Are “Modern” Training Methods Causing Injuries?
Maybe my memory is faulty, but I don’t recall the PGA Tour having injury problems like those we see nowadays.
Lee Trevino had a bad back — after he got hit by lightening while playing in a tournament. Hogan got injured in a car accident. But I don’t remember much else. Maybe some lingering, nagging injuries as players aged, but not the kind of injuries that kept players out of majors.
I would include the “injury” of Dustin Johnson, too. There were players in the past who drank too much, but they seemed to manage to play. I guess that’s a totally different subject, but it seems relevant to the discussion.
Consider John Daly. He’s never been in training for the Iron Man Triathlon, but he’s always been injury-free as long as best I remember.
I can’t remember a Rory-Jordan type matchup being spoiled by an injury during the Nicklaus era. And Golf Channel has been stating a stat about Nicklaus playing something like 146 straight majors without missing a start.
Think about the players who have recently missed time due to injuries. Casey, Oostie, Jason Day spring immediately to mind. I am sure you can think of others.
I can’t quantify this trend, if indeed such a trend exists, but anecdotal evidence seems to indicate an era of golf injuries. Be it modern training methods, “supplements,” extreme practice regiments, reckless outside activities, whatever, it seems like “the product” suffers when so many big-name players are sitting on the sideline.
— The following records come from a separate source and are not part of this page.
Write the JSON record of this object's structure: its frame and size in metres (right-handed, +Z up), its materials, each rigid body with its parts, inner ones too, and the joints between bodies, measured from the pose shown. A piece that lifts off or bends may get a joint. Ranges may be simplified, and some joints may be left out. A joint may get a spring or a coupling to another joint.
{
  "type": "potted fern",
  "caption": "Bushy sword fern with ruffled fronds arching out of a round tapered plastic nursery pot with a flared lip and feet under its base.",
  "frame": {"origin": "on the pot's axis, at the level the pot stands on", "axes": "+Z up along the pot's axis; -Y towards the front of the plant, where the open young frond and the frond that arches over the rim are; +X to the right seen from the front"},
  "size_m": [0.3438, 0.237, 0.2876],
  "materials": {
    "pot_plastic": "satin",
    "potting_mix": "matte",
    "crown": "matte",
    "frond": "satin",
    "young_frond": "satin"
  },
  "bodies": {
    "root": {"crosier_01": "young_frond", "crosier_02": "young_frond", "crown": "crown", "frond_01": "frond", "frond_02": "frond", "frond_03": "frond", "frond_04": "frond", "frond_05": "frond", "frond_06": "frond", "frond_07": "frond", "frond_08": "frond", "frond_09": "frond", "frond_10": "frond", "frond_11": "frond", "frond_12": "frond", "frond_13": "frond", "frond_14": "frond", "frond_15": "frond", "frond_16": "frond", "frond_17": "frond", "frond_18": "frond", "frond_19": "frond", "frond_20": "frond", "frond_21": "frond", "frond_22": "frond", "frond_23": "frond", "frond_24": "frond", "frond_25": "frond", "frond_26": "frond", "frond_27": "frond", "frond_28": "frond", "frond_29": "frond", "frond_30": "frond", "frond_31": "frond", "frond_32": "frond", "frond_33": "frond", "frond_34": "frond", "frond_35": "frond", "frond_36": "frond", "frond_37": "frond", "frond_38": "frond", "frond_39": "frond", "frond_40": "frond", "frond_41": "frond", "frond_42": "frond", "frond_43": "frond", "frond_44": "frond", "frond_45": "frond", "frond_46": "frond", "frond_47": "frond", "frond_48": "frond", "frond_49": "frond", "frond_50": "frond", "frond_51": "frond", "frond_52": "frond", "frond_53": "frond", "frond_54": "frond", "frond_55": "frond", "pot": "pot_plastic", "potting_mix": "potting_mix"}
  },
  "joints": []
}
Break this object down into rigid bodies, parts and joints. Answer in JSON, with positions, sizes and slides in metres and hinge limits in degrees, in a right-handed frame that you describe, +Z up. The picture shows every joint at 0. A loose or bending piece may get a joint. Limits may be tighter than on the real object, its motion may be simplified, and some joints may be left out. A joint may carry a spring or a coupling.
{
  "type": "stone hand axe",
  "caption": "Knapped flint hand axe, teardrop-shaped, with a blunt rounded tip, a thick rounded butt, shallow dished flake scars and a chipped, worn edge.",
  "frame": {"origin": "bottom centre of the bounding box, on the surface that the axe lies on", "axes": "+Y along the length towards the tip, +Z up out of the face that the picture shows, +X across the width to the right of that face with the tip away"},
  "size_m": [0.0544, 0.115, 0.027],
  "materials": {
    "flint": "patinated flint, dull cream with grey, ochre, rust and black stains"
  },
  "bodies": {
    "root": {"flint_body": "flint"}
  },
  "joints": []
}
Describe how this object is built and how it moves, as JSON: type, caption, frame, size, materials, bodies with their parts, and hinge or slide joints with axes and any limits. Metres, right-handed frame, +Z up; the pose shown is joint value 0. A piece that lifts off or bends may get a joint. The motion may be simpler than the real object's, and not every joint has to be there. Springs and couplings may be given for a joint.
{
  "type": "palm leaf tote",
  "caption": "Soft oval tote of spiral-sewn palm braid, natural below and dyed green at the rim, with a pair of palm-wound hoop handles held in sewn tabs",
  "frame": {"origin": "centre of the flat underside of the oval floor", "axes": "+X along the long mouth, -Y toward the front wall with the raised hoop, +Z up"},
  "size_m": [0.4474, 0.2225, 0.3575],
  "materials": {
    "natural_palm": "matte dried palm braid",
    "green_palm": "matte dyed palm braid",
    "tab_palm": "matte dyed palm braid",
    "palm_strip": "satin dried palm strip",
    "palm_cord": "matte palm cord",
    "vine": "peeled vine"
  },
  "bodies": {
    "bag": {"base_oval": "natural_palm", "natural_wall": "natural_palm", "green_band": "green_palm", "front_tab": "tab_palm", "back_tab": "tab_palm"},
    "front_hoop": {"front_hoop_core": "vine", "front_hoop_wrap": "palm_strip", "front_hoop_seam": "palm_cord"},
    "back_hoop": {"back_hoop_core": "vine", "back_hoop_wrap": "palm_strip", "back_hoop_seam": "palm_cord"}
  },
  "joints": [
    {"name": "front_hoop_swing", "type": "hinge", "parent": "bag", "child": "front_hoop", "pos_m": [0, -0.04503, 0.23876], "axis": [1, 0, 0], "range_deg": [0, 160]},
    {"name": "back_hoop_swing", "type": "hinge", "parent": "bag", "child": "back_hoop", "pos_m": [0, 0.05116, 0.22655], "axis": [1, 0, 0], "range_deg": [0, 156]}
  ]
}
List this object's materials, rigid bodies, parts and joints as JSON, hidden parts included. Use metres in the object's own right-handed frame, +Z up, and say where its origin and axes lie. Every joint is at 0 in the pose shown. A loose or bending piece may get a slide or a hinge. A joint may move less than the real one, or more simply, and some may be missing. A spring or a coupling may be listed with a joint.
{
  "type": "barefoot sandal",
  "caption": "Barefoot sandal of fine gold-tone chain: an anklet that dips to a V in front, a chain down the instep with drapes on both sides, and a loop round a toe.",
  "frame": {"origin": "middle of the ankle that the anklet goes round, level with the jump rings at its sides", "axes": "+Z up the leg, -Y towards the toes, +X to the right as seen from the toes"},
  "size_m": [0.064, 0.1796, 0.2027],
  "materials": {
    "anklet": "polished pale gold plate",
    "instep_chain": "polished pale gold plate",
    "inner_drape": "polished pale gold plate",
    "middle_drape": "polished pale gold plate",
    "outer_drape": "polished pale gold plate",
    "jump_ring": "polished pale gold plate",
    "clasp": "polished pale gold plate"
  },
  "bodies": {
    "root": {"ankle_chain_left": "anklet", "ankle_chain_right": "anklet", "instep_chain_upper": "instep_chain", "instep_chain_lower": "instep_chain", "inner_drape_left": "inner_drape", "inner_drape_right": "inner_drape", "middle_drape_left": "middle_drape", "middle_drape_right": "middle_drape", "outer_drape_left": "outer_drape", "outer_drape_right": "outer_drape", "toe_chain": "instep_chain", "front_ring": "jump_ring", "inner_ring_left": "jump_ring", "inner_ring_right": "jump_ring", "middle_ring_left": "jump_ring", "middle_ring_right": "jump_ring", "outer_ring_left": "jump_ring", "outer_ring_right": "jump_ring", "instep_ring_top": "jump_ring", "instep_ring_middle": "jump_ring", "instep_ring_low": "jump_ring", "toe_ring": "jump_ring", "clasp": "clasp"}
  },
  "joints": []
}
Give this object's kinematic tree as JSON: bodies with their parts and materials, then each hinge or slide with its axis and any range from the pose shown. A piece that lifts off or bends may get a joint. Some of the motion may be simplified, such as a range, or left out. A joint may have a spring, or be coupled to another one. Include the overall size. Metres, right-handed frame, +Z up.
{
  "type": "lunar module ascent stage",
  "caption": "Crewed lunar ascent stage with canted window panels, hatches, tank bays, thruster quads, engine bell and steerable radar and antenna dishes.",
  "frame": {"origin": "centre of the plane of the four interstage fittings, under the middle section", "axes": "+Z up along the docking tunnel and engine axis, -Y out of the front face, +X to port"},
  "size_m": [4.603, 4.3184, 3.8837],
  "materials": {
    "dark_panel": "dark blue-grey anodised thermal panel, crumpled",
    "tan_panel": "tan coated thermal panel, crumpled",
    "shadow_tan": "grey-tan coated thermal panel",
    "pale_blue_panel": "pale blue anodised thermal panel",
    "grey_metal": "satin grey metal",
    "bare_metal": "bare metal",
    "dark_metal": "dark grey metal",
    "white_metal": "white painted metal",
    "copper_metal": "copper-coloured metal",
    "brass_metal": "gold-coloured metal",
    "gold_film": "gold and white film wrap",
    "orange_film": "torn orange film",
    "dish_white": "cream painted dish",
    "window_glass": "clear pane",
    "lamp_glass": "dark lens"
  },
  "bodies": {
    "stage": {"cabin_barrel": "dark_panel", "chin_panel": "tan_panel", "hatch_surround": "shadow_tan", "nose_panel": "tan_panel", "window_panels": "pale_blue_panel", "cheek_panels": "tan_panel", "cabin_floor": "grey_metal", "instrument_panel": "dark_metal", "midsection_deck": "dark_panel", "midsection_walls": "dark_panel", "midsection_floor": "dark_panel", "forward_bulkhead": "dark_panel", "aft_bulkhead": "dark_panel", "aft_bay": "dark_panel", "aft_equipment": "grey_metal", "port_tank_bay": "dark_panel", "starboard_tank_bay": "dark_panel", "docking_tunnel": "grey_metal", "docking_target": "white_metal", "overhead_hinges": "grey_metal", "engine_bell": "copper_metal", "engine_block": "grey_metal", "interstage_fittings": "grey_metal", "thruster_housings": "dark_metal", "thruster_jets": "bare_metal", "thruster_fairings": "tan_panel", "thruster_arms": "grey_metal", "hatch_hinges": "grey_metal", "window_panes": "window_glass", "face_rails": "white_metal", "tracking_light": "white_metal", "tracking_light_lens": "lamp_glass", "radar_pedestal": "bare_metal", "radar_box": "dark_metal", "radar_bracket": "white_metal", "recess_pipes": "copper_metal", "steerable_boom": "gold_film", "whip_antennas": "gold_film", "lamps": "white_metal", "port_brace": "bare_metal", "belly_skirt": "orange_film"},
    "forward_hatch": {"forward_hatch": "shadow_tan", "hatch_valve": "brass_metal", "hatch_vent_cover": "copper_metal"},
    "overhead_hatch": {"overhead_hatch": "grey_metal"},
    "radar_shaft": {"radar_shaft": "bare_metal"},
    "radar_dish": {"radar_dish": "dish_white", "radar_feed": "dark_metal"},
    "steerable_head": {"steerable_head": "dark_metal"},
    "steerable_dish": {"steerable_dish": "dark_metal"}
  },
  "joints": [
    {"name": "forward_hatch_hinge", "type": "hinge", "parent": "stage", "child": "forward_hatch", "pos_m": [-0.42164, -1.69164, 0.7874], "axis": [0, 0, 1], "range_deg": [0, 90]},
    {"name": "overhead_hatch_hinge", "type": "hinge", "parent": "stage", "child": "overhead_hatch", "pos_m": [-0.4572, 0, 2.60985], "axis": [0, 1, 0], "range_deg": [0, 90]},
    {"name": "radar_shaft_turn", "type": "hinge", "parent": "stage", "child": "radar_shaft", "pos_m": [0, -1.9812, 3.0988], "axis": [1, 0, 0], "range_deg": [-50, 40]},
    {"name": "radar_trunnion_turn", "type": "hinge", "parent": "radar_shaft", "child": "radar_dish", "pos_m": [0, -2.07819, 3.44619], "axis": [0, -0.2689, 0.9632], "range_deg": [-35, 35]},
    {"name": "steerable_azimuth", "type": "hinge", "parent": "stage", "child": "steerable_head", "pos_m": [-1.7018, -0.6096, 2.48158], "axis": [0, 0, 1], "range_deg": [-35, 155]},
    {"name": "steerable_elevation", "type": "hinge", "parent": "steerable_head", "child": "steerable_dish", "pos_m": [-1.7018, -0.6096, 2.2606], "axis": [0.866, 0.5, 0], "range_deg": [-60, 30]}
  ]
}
Rory at St. Andrews and Rory at Whistling Straits were going to be huge stories. I wrote some anticipatory things several times over the past few weeks. I was particularly looking forward to Whistling Straits; as you may or may not recall, Rory finished one shot out of the Kaymer-Bubba playoff in 2010. Now, at most, we will get a less-than-one-hundred-percent Rory.
Jordan Spieth remains Story 1A for the British Open, but Rory would be been 1B, and it’s a lesser event because of his injury.